Manziel is a stereotypical boisterous Texan who’s offensive to most non-Texans, Sanders excluded.  Which makes him all the more lovable in his home state, no more so than in Houston, a hundred miles from Texas A&M.  Or Texas M&A, as I call it.

O’Brien, 44, is a stereotypical reticent New Englander.   He says he’s “uncomfortable talking about myself.”

He wants a quarterback more interested in being “the hardest-working guy on the team” than being face and voice of the franchise, a celebrity signing thousands of autographs.  From New England Patriots coach Belichick, who calls him “Billy,” O’Brien learned the virtues of self-sacrifice and humility.
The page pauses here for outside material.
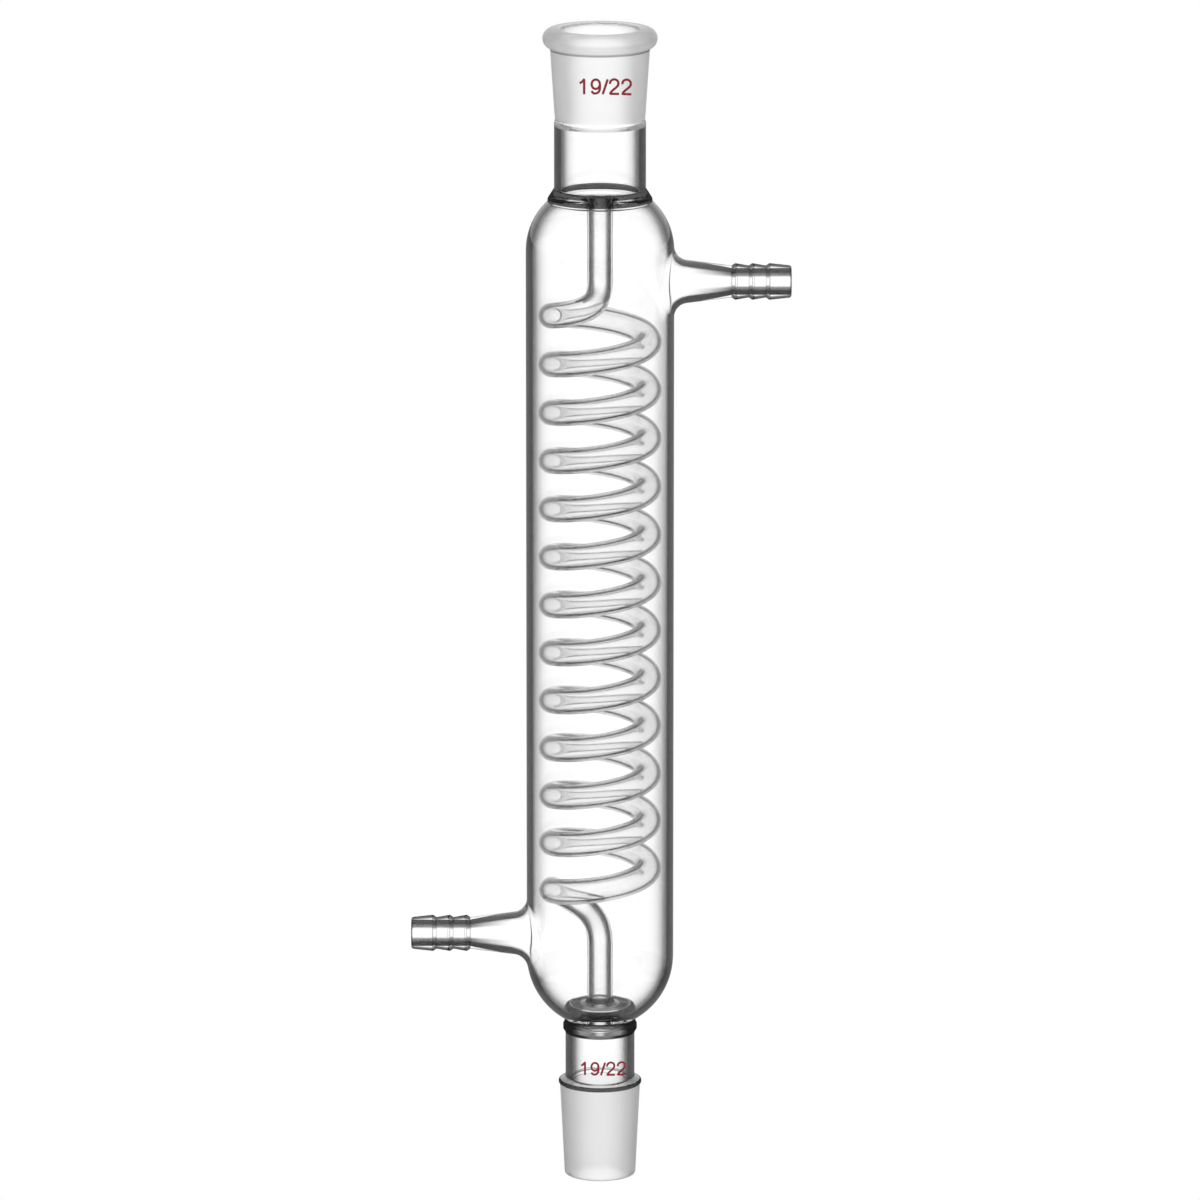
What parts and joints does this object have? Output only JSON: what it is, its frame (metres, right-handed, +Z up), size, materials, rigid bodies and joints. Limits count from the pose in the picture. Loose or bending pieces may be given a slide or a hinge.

Overlearned them, perhaps.

O’Brien likes the way Tom Brady rarely makes headlines except for winning game after game.  Off the field he squires a glamorous wife but otherwise makes himself as uncelebrated as possible.  He’s in the upright, stand-back mode of Unitas, Starr, Bradshaw, Staubach, Montana, Elway, Brees.
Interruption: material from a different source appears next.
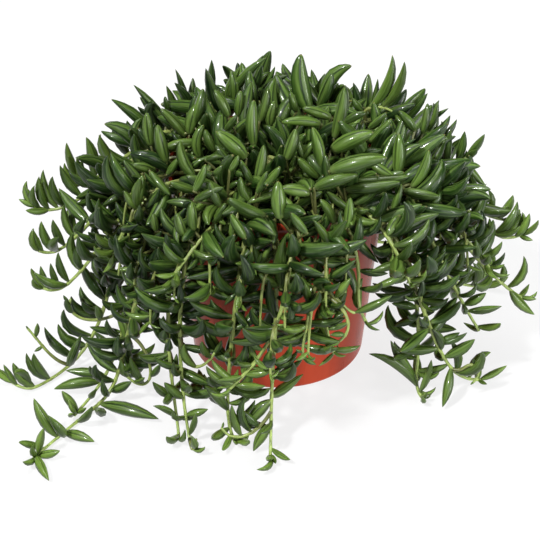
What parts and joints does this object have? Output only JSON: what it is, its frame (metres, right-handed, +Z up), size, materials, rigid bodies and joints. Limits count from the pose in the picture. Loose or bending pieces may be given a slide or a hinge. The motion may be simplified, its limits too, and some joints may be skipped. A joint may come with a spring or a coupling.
{
  "type": "potted string of bananas",
  "caption": "Trailing succulent with banana-shaped leaves in a conical plastic nursery pot; the stems arch over the rim and hang to the surface.",
  "frame": {"origin": "middle of the pot's base, on the surface that the pot stands on", "axes": "+Z up along the pot's axis, +X to the viewer's right and -Y towards the viewer, with the longest trails at -X -Y"},
  "size_m": [0.3275, 0.2757, 0.1715],
  "materials": {
    "pot": "satin",
    "soil": "matte",
    "foliage": "satin"
  },
  "bodies": {
    "root": {"pot": "pot", "soil": "soil", "trail_01": "foliage", "trail_02": "foliage", "trail_03": "foliage", "trail_04": "foliage", "trail_05": "foliage", "trail_06": "foliage", "trail_07": "foliage", "trail_08": "foliage", "trail_09": "foliage", "trail_10": "foliage", "trail_11": "foliage", "trail_12": "foliage", "trail_13": "foliage", "trail_14": "foliage", "trail_15": "foliage", "trail_16": "foliage", "trail_17": "foliage", "trail_18": "foliage", "trail_19": "foliage", "trail_20": "foliage", "trail_21": "foliage", "trail_22": "foliage", "trail_23": "foliage", "trail_24": "foliage", "trail_25": "foliage", "trail_26": "foliage", "trail_27": "foliage", "trail_28": "foliage", "trail_29": "foliage", "trail_30": "foliage", "trail_31": "foliage", "trail_32": "foliage", "trail_33": "foliage", "trail_34": "foliage", "trail_35": "foliage", "trail_36": "foliage", "shoot_01": "foliage", "shoot_02": "foliage", "shoot_03": "foliage", "shoot_04": "foliage", "shoot_05": "foliage", "shoot_06": "foliage", "shoot_07": "foliage", "shoot_08": "foliage", "shoot_09": "foliage", "shoot_10": "foliage", "shoot_11": "foliage", "shoot_12": "foliage", "shoot_13": "foliage", "shoot_14": "foliage", "shoot_15": "foliage", "shoot_16": "foliage", "shoot_17": "foliage", "shoot_18": "foliage", "shoot_19": "foliage", "shoot_20": "foliage", "shoot_21": "foliage"}
  },
  "joints": []
}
But it’s a mistake to rule out a free spirit.  Super Bowls were won by Joe Namath cavorting till dawn and Ken Stabler reading playbooks “by the light of the jukebox.”  Marathon boozer Bobby Layne won two rings.  Jim McMahon, who drank about half as much, won only one.

Ben Roethlisberger, winner of two Super Bowls, knows his way around barrooms, especially those frequented by 20-year-old co-eds.  But hey, Big Ben has been a model citizen after marrying three years ago.  Surely it’s mere coincidence he hasn’t won any Super Bowls – or even played in one — since giving up the night life for family life.
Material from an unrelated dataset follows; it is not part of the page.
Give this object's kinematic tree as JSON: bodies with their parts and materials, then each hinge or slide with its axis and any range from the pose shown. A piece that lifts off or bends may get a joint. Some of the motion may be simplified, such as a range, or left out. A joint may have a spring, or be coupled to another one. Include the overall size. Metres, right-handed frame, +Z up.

It’s NFL tradition the head coach gets the call on a first-round draft pick.  But I hold out a slim hope that McNair, the Texans’ owner, and Rick Smith, their seldom-heard-from general manager, will convince O’Brien of the unique virtuosity of Johnny Football and the marketing potential of such a magnificent distraction.  

By the way, McNair might ask himself if he should put his faith entirely in a Belichick disciple.  You don’t see many of that sort become notable head coaches.  Remember Josh McDaniels?  Eric Mangini?  Romeo Crennel?  Charlie Weis?  What, you don’t?  Exactly.

The problem may be that Belichick’s assistants think his success is due to a wallflower personality and players of the same ilk.  They forget he signed the ever controversial Randy Moss when a game-busting receiver was needed to reach the Super Bowl.

O’Brien may be concerned that Manziel at 5-11 ¾ isn’t tall enough to see defenses the way Brady and Bortles can at 6-4.  But Manziel is one eighth of an inch shorter than Drew Brees, a Super Bowl winner as is Wilson, who’s even shorter.

Jim Harbaugh, coach of the San Francisco 49ers who’s been watching Manziel on film even if O’Brien hasn’t, observed:  “Johnny Manziel sees the field better than any quarterback I’ve ever seen.”

More than what Harbaugh says, O’Brien should consider the significance of Belichick recently inviting Manziel to visit him in New England.  Old Stoneface thinks his protege may reject Manziel, and he can trade up and draft him.  So that Johnny Autographs, as I call him, can be heir apparent to Brady, about to turn 37.

As the Johnny buzz and anti-buzz rage on, the wisest, most successful coach in the NFL does what he always does and what he always preaches:  ignore the noise, put the team first.

This is more irony than I can stand.